Efficient extended-search space full-waveform inversion with unknown source signatures

Full waveform inversion (FWI) requires an accurate estimation of source signatures. Due to the coupling between the source signatures and the subsurface model, small errors in the former can translate into large errors in the latter. When direct methods are used to solve the forward problem, classical frequency-domain FWI efficiently processes multiple sources for source signature and wavefield estimations once a single Lower-Upper (LU) decomposition of the wave-equation operator has been performed. However, this efficient FWI formulation is based on the exact solution of the wave equation and hence is highly sensitive to the inaccuracy of the velocity model due to the cycle skipping pathology. Recent extended-space FWI variants tackle this sensitivity issue through a relaxation of the wave equation combined with data assimilation, allowing the wavefields to closely match the data from the first inversion iteration.
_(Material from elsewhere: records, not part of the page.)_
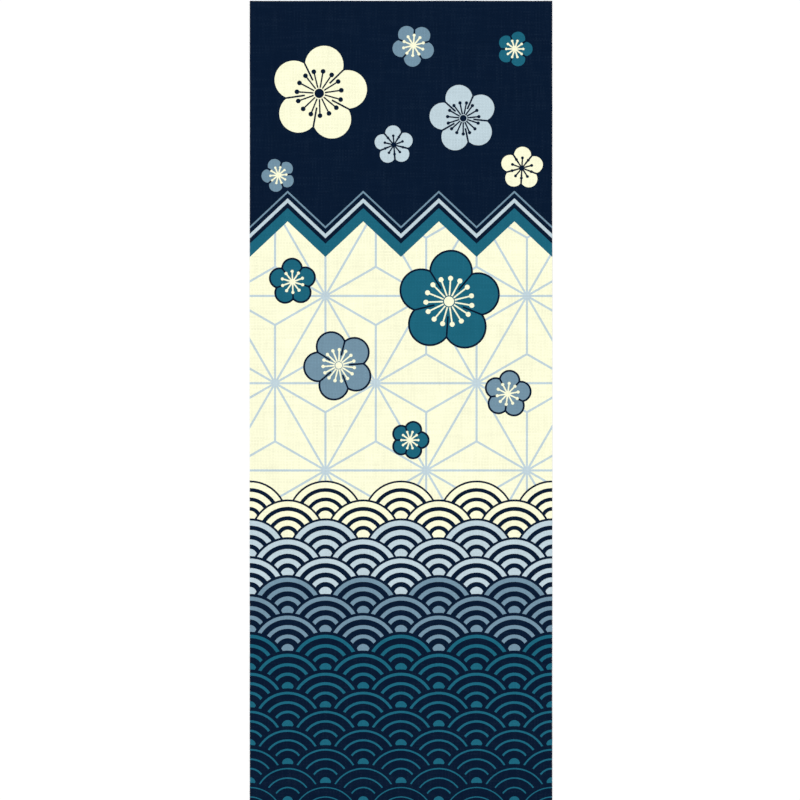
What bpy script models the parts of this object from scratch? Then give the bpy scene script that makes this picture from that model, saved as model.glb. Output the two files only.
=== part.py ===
"""A tenugui: one length of narrow-loom cotton, laid out flat and face up.

Units are metres. +Y runs up the cloth, from its lower cut end to its upper one, +X runs across it
from selvedge to selvedge, and +Z is up, off the surface that it lies on. The origin is the middle
of the underside.
"""

import bmesh
import bpy
from mathutils import Matrix

# The cut: one loom width of cloth, and the length that is cut from the bolt.
CLOTH_WIDTH = 0.340
CLOTH_LENGTH = 0.900
# Two crossing yarns and the air that loose cotton holds. It is the least that a sheet is drawn at.
CLOTH_THICKNESS = 0.001

# The weft yarn turns back round the last warp yarn, so both long sides are round. The radius stops
# just short of half the thickness, so that a narrow flat is left between the two curves.
SELVEDGE_RADIUS = 0.48 * CLOTH_THICKNESS
SELVEDGE_STEPS = 4

NAVY_GROUND = (0.0037, 0.0116, 0.0307, 1.0)
COTTON_ROUGHNESS = 0.9


def clear_scene():
    """Removes whatever the file opened with."""
    for old in list(bpy.data.objects):
        bpy.data.objects.remove(old)


def make_collection(name):
    """Gives the scene a collection of that name."""
    collection = bpy.data.collections.new(name)
    bpy.context.scene.collection.children.link(collection)
    return collection


def dyed_cotton():
    """Matte cotton in the navy that most of the cloth is dyed."""
    material = bpy.data.materials.new("dyed_cotton")
    material.use_nodes = True
    shader = material.node_tree.nodes["Principled BSDF"]
    shader.inputs["Base Color"].default_value = NAVY_GROUND
    shader.inputs["Roughness"].default_value = COTTON_ROUGHNESS
    shader.inputs["Metallic"].default_value = 0.0
    return material


def runs_up_the_cloth(edge):
    """True for an edge along +Y, which on the plain sheet is one of the four selvedge edges."""
    start, end = (vertex.co for vertex in edge.verts)
    return abs((end - start).normalized().y) > 0.99


def cloth_mesh():
    """The sheet as one closed solid: round along the selvedges, square where it was cut."""
    bm = bmesh.new()
    size = Matrix.Diagonal((CLOTH_WIDTH, CLOTH_LENGTH, CLOTH_THICKNESS, 1.0))
    lift = Matrix.Translation((0.0, 0.0, CLOTH_THICKNESS / 2))
    bmesh.ops.create_cube(bm, size=1.0, matrix=lift @ size)
    bmesh.ops.bevel(
        bm,
        geom=[edge for edge in bm.edges if runs_up_the_cloth(edge)],
        offset=SELVEDGE_RADIUS,
        offset_type="OFFSET",
        affect="EDGES",
        segments=SELVEDGE_STEPS,
        profile=0.5,
        material=-1,
    )
    mesh = bpy.data.meshes.new("cotton_cloth")
    bm.to_mesh(mesh)
    bm.free()
    return mesh


def build_cloth(collection):
    """The whole towel is one piece of cloth, lying with its underside at the origin."""
    cloth = bpy.data.objects.new("cotton_cloth", cloth_mesh())
    cloth.data.materials.append(dyed_cotton())
    cloth.data.shade_smooth()
    cloth.data.set_sharp_from_angle(angle=0.6)
    collection.objects.link(cloth)


def main():
    """Lays the towel out in an empty scene."""
    clear_scene()
    build_cloth(make_collection("tenugui"))


main()
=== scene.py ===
"""A tenugui laid out flat: one cut length of narrow-loom cotton in navy, cream, teal and grey-blue.

Shapes are in metres. +X runs across the cloth from selvedge to selvedge, +Y up its length, and +Z
out of its face. The dyed design is in millimetres from the middle of the cloth, because a
dyer's stencil is cut in millimetres.
"""

import logging
import math
import random
from collections.abc import Callable, Iterable
from dataclasses import dataclass
from enum import Enum
from functools import partial
from itertools import pairwise

import bmesh
import bpy
from bmesh.types import BMesh, BMVert
from bpy.types import ID, Material, Mesh, Node, NodeSocket, NodeTree, Object
from mathutils import Matrix, Vector, noise


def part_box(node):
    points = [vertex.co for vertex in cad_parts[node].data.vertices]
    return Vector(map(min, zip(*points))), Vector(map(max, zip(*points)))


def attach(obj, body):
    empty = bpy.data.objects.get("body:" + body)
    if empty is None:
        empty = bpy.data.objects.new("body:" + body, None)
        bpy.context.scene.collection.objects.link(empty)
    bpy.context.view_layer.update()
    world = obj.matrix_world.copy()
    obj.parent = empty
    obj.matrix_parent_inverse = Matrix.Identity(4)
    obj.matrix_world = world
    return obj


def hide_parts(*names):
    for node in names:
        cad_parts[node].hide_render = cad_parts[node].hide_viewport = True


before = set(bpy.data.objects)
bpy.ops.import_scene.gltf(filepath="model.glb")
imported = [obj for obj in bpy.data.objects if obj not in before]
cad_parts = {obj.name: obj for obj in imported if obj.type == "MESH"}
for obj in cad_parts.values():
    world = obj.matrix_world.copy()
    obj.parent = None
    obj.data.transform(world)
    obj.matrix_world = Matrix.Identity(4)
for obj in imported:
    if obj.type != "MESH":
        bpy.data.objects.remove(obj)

LOG = logging.getLogger("tenugui")
MM = 0.001
# More of its own radii than any motif reaches.
OUT_OF_REACH = 9.0

# What a node's socket can be given.
Feed = Node | NodeSocket | float | tuple[float, ...]
# What adds a node to one tree: add_node, with its tree given.
Adder = Callable[..., Node]


def linear(hex_colour: str) -> tuple[float, float, float, float]:
    """Turns an sRGB colour to linear light.

    Args:
        hex_colour: six hex digits after a hash sign.

    Returns:
        Red, green and blue in linear light, and an alpha of 1.
    """
    channels = [int(hex_colour[start : start + 2], 16) / 255 for start in (1, 3, 5)]
    light = [c / 12.92 if c <= 0.04045 else ((c + 0.055) / 1.055) ** 2.4 for c in channels]
    return (*light, 1.0)


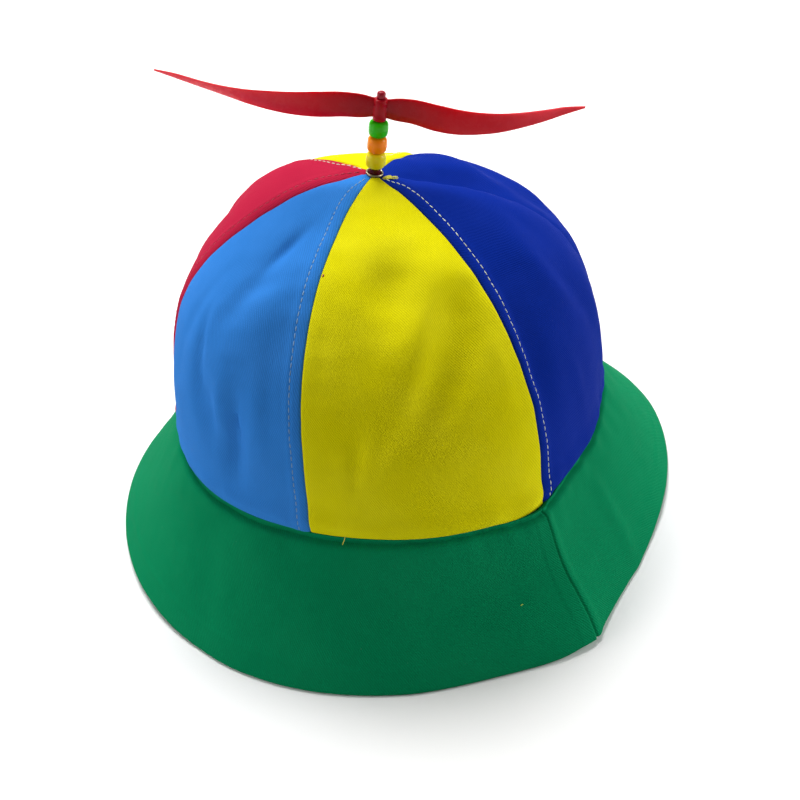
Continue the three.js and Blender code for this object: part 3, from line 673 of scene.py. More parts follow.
def stitch_tree():
    """Geometry nodes that lay a stitch at every pitch along the given lines, flat on the cloth."""
    tree = bpy.data.node_groups.new("row of stitches", "GeometryNodeTree")
    sockets = [
        ("Lines", "INPUT", "Geometry"), ("Pitch", "INPUT", "Float"), ("Length", "INPUT", "Float"),
        ("Thickness", "INPUT", "Float"), ("Unevenness", "INPUT", "Float"), ("Thread", "INPUT", "Material"),
        ("Stitches", "OUTPUT", "Geometry"),
    ]
    for label, side, kind in sockets:
        tree.interface.new_socket(label, in_out=side, socket_type=f"NodeSocket{kind}")
    given = tree.nodes.new("NodeGroupInput").outputs
    result = tree.nodes.new("NodeGroupOutput")
    line = place_node(tree, "GeometryNodeMeshToCurve", {"Mesh": given["Lines"]})
    steps = place_node(tree, "GeometryNodeResampleCurve", {"Curve": line.outputs[0]})
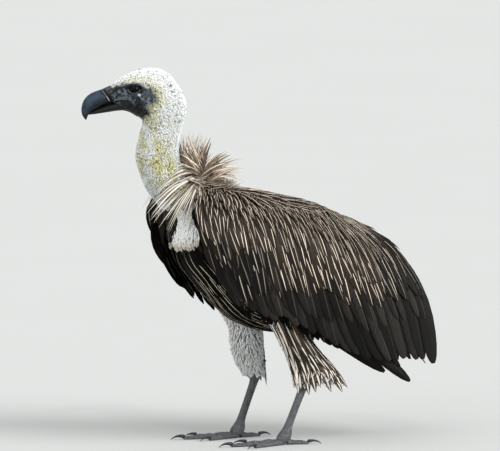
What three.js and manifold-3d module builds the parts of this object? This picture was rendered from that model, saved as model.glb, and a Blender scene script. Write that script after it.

Then, the subsurface parameters are updated by minimizing the wave-equation violations. When the wavefields and the source signatures are jointly estimated with this approach, the extended wave equation operator becomes source dependent, hence making direct methods ineffective. In this paper, we propose a simple method to bypass this issue and estimate source signatures efficiently during extended FWI. The proposed method replaces each source with a blended source during each data-assimilated wavefield reconstruction to make the extended wave equation operator source independent. Besides computational efficiency, the additional degrees of freedom introduced by spatially distributing the sources allows for a better signature estimation at the physical location when the velocity model is rough. Numerical tests on the Marmousi II and 2004 BP salt synthetic models confirm the efficiency and the robustness of the proposed method.